Christian Boltanski
[Artist, b. 1944, Paris, lives in Paris.]

 The photo replaces the memory. When someone dies, after a while you can’t visualize them anymore, you only remember them through their pictures. 

Raymond Depardon
[Photographer and filmmaker, b. 1942, Villefranche-sur-Saône, France, lives in Paris.]

 I don’t regret the numerous pictures of Brigitte Bardot, but I’d rather have a good photograph of my father. 

Sally Mann
[Photographer, b. 1951, Lexington, Virginia, lives in Lexington.]

 Here is my theory of photography: I think pictures actually create memories. 

Gordon Parks
[Photographer and filmmaker, b. 1912, Fort Scott, Kansas, d. 2006, New York.]

 I was born to a black childhood of confusion and poverty. The memory of that beginning influences my work today, It is impossible now to photograph a hungry child without remembering the hunger of my old childhood. 

Roman Vishniac
[Photographer, b. 1897, Pavlovsk, Russia, d. 1990, New York.]

 I was living in Germany in the thirties, and I knew that Hitler had made it his mission to exterminate all Jews, especially the children and the women who could bear children in the future. I was unable to save my people, only their memory. 

Jerry Uelsmann
[Photographer, b. 1934, Detroit, Michigan, lives in Gainesville, Florida.]

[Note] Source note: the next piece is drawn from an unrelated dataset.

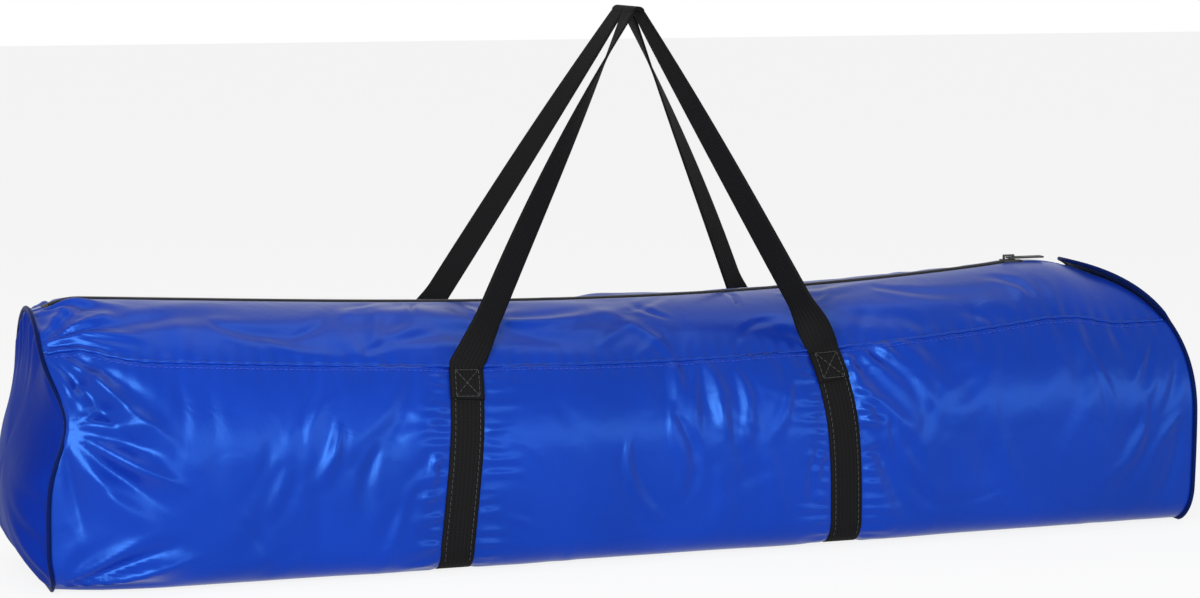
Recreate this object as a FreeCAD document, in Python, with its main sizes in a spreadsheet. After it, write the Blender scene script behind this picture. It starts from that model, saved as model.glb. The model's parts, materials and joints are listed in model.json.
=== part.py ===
"""Agility tunnel packed in its carry bag.

Frame: millimetres, +X along the bag towards the slumped end, -Y the front, +Z up.
The origin is the middle of the bag's underside.

The bag's cross-section is a D lying on its flat: flat base, upright walls, and on each
side a wall arc that runs tangent into one crown arc. The seam is where those arcs meet.
The tunnel inside is a steel helix squeezed to long flat turns, with pleated fabric.
"""
import FreeCAD, Part
import math
import os

os.makedirs("parts", exist_ok=True)
doc = FreeCAD.newDocument("agility_tunnel")
V = FreeCAD.Vector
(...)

 Photography is just light remembering itself. 

Stephen Shore
[Photographer, b. 1947, New York, lives in New York.]

 It’s the bane of my existence that I see photography not as a way of recording personal experience particularly, but as this process of exploring the world and the medium. I have to be reminded, “It’s your son’s birthday party. Bring a camera.” And then, when I’m there, “Take a picture,” because it doesn’t occur to me to use it as this memorializing thing. 

Sally Mann
[Photographer, b. 1951, Lexington, Virginia, lives in Lexington.]

 I don’t have a memory of [my father]; I have a memory of a photograph.